If you’re working with a CFP, they must put your needs first regardless of their fee structure—but it’s still good to know how they make money before hiring them.

Keep in mind that many advisors require an account minimum, sometimes as high as $250,000, to get started with them. However, there are some more accessible options.

J.P. Morgan Personal Advisors service is available for account balances as low as $25,000.

How to Find a CFP

Here are a few pointers to help you choose a financial advisor.
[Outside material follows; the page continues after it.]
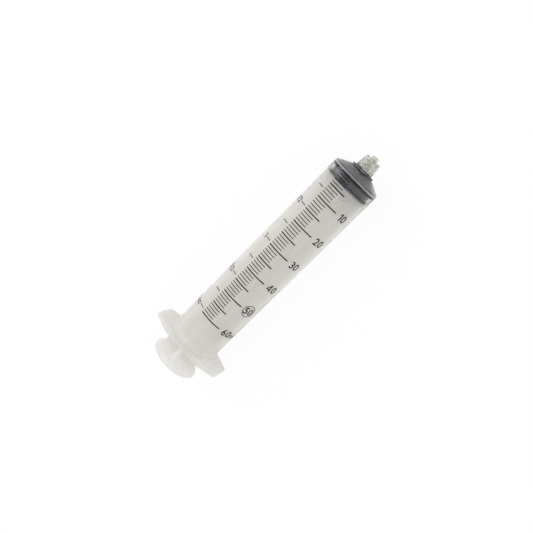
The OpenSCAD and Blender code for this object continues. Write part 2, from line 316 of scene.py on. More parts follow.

  • Virtual vs. in-person: If you decide you want to hire a CFP, your first step is to decide between working with one virtually or in-person. More and more online financial planning services are offering virtual access to advisors, which is typically cheaper than working with an in-person advisor.
  • Vet candidates: If you want to work with a professional in person, use the CFP Board’s website to search for CFPs in your area and verify their certification and background.
  • Interview CFPs: Once you have a few names of potential advisors, you can meet with them and interview them to make sure they’re a good fit. Ask questions about their fee structure, investment philosophy, and fiduciary duty.

Bottom Line

Certified financial planners meet rigorous standards and have obtained the qualifications they need to provide comprehensive financial advice.

When you choose to work with a CFP, you get peace of mind knowing that you’re receiving expert guidance, whether you’re trying to retire early, launch a side hustle, or create better spending habits.

Investing in the services of a certified financial planner can be a wise decision to help you navigate the challenges of your financial life and meet your goals strategically.